**STATED TASK**
Repeat each line word for word.

**DATASET EXTRACT**
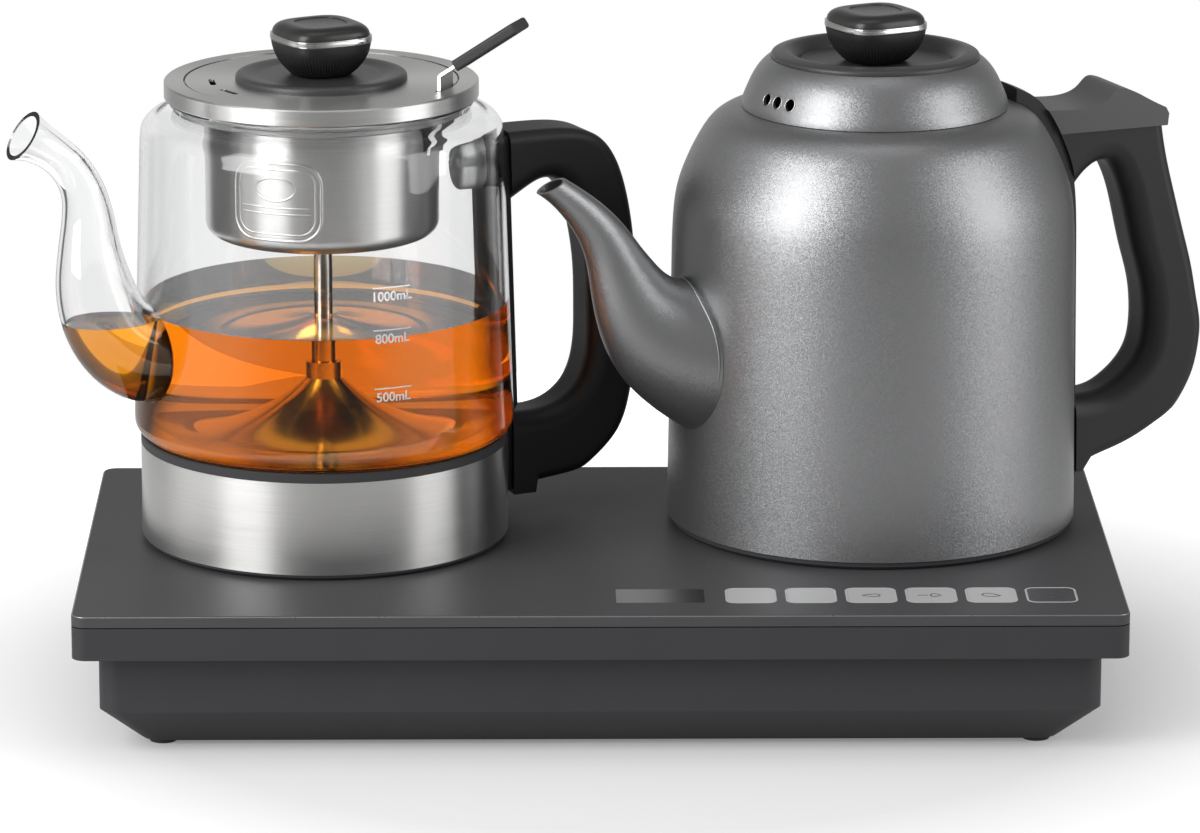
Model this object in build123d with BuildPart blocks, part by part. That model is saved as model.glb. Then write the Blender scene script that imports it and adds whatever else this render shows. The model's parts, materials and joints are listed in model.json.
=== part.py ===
from build123d import *
from math import cos, radians, sin
import os

# Automatic tea maker: a powered base with a touch panel, a glass tea pot with a lift-out
# brewing basket, and a steel kettle. Millimetres, +Z up, the base stands on Z = 0.
# Inside a vessel, r is the distance from its own axis and h the height above the base plate.

os.makedirs("parts", exist_ok=True)


# ---------------------------------------------------------------- shared sizes
fit_gap = 0.1  # between pieces of one body that seat on each other
lift_gap = 0.3  # between pieces that come apart by hand
screw_radius = 1.5
screw_head_radius = 2.8
screw_head_height = 1.8
screw_hole_gap = 0.2

# ---------------------------------------------------------------- base sizes
base_x = -7.84  # base centre, so that the whole part is centred on the Z axis
base_y = -2.1
base_width = 370
base_depth = 201
plate_thickness = 4
plate_corner = 5
plate_edge = 0.7
shadow_gap = 0.4
shadow_inset = 1.6
band_height = 11.6
band_wall = 3
deck_thickness = 2.5
tub_inset = 8.7
tub_straight = 21.5
tub_flare_height = 14.5
tub_flare_inset = 14
tub_corner = 7
tub_wall = 2.5
foot_height = 2
foot_radius = 4.8
foot_pocket = 0.8
foot_inset = 7.5
foot_stem_radius = 1.9

tub_bottom = foot_height
tub_flare_top = tub_bottom + tub_flare_height
tub_top = tub_flare_top + tub_straight
band_top = tub_top + band_height
plate_bottom = band_top + shadow_gap
plate_top = plate_bottom + plate_thickness
deck_top = tub_top + deck_thickness
tub_floor_top = tub_bottom + tub_wall
tub_width = base_width - 2 * tub_inset
tub_depth = base_depth - 2 * tub_inset
tub_bottom_width = tub_width - 2 * tub_flare_inset
tub_bottom_depth = tub_depth - 2 * tub_flare_inset

# touch panel, from the base centre
pad_width = 17.8
pad_depth = 18.8
pad_corner = 3.4
pad_sink = 0.6
pad_pitch = 21.2
pad_first_x = base_width / 2 - 132
pad_y = 24.9 - base_depth / 2
pad_gap = 0.05
display_x = base_width / 2 - 164
display_width = 31
display_depth = 17
control_board_width = 176
control_board_depth = 24
control_board_x = base_width / 2 - 101
board_thickness = 1.6
control_board_post = 5

# power supply inside the tub
power_board_width = 120
power_board_depth = 70
power_board_y = 15
board_post_height = 6
board_post_radius = 3.2
board_hole_inset = 5
transformer_size = (32, 26, 22)

# cord entry at the back
gland_bore_radius = 3.5
gland_body_radius = 6
gland_flange_radius = 8.5
gland_flange_thickness = 2
gland_length = 16
gland_x = 60
gland_height = 27

# ---------------------------------------------------------------- connector sizes
socket_flange_radius = 24
socket_body_radius = 20
socket_boss_radius = 18.5
socket_boss_height = 9
socket_depth = 8
socket_hole_gap = 0.6
live_hole_radius = 2.6
groove_inner_radius = 8
groove_outer_radius = 10.8
contact_depth = 7
contact_gap = 0.7
coupler_wall = 3
coupler_height = 22
coupler_clearance = 0.8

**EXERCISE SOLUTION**
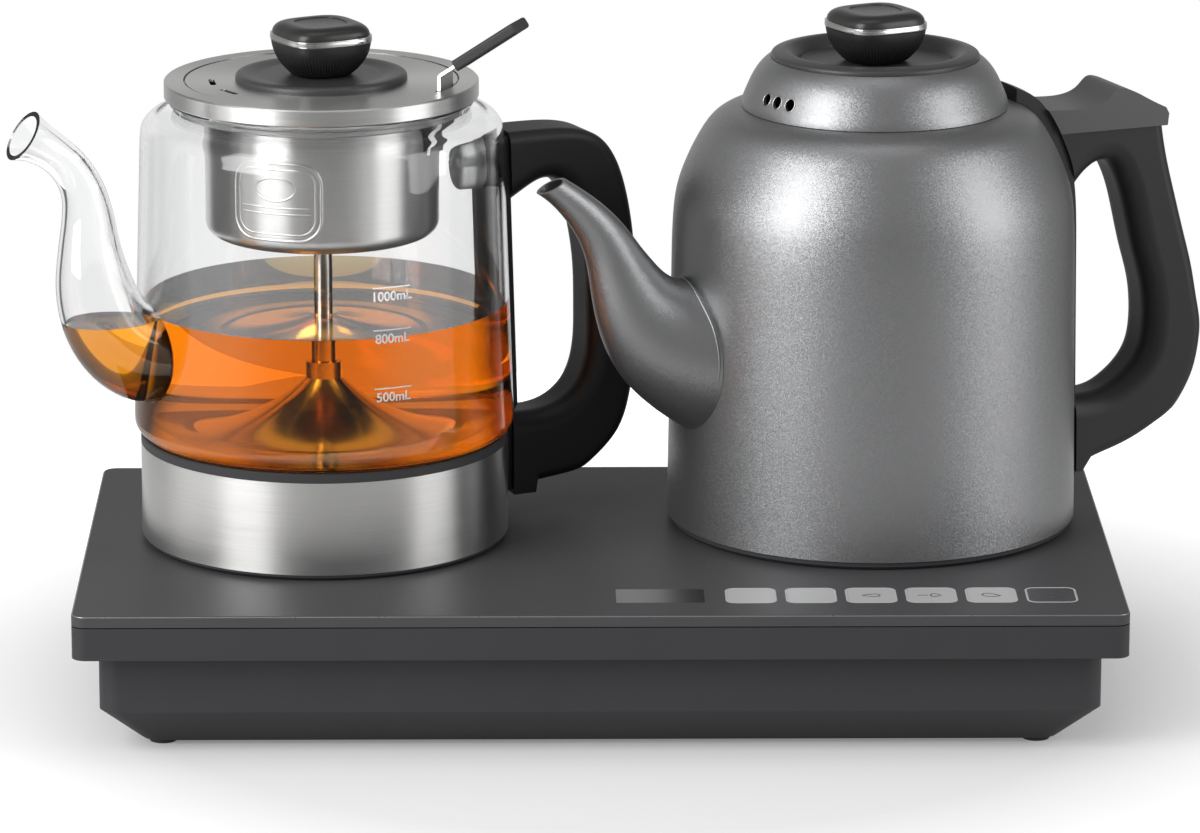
Model this object in build123d with BuildPart blocks, part by part. That model is saved as model.glb. Then write the Blender scene script that imports it and adds whatever else this render shows. The model's parts, materials and joints are listed in model.json.
=== part.py ===
from build123d import *
from math import cos, radians, sin
import os

# Automatic tea maker: a powered base with a touch panel, a glass tea pot with a lift-out
# brewing basket, and a steel kettle. Millimetres, +Z up, the base stands on Z = 0.
# Inside a vessel, r is the distance from its own axis and h the height above the base plate.

os.makedirs("parts", exist_ok=True)


# ---------------------------------------------------------------- shared sizes
fit_gap = 0.1  # between pieces of one body that seat on each other
lift_gap = 0.3  # between pieces that come apart by hand
screw_radius = 1.5
screw_head_radius = 2.8
screw_head_height = 1.8
screw_hole_gap = 0.2

# ---------------------------------------------------------------- base sizes
base_x = -7.84  # base centre, so that the whole part is centred on the Z axis
base_y = -2.1
base_width = 370
base_depth = 201
plate_thickness = 4
plate_corner = 5
plate_edge = 0.7
shadow_gap = 0.4
shadow_inset = 1.6
band_height = 11.6
band_wall = 3
deck_thickness = 2.5
tub_inset = 8.7
tub_straight = 21.5
tub_flare_height = 14.5
tub_flare_inset = 14
tub_corner = 7
tub_wall = 2.5
foot_height = 2
foot_radius = 4.8
foot_pocket = 0.8
foot_inset = 7.5
foot_stem_radius = 1.9

tub_bottom = foot_height
tub_flare_top = tub_bottom + tub_flare_height
tub_top = tub_flare_top + tub_straight
band_top = tub_top + band_height
plate_bottom = band_top + shadow_gap
plate_top = plate_bottom + plate_thickness
deck_top = tub_top + deck_thickness
tub_floor_top = tub_bottom + tub_wall
tub_width = base_width - 2 * tub_inset
tub_depth = base_depth - 2 * tub_inset
tub_bottom_width = tub_width - 2 * tub_flare_inset
tub_bottom_depth = tub_depth - 2 * tub_flare_inset

# touch panel, from the base centre
pad_width = 17.8
pad_depth = 18.8
pad_corner = 3.4
pad_sink = 0.6
pad_pitch = 21.2
pad_first_x = base_width / 2 - 132
pad_y = 24.9 - base_depth / 2
pad_gap = 0.05
display_x = base_width / 2 - 164
display_width = 31
display_depth = 17
control_board_width = 176
control_board_depth = 24
control_board_x = base_width / 2 - 101
board_thickness = 1.6
control_board_post = 5

# power supply inside the tub
power_board_width = 120
power_board_depth = 70
power_board_y = 15
board_post_height = 6
board_post_radius = 3.2
board_hole_inset = 5
transformer_size = (32, 26, 22)

# cord entry at the back
gland_bore_radius = 3.5
gland_body_radius = 6
gland_flange_radius = 8.5
gland_flange_thickness = 2
gland_length = 16
gland_x = 60
gland_height = 27

# ---------------------------------------------------------------- connector sizes
socket_flange_radius = 24
socket_body_radius = 20
socket_boss_radius = 18.5
socket_boss_height = 9
socket_depth = 8
socket_hole_gap = 0.6
live_hole_radius = 2.6
groove_inner_radius = 8
groove_outer_radius = 10.8
contact_depth = 7
contact_gap = 0.7
coupler_wall = 3
coupler_height = 22
coupler_clearance = 0.8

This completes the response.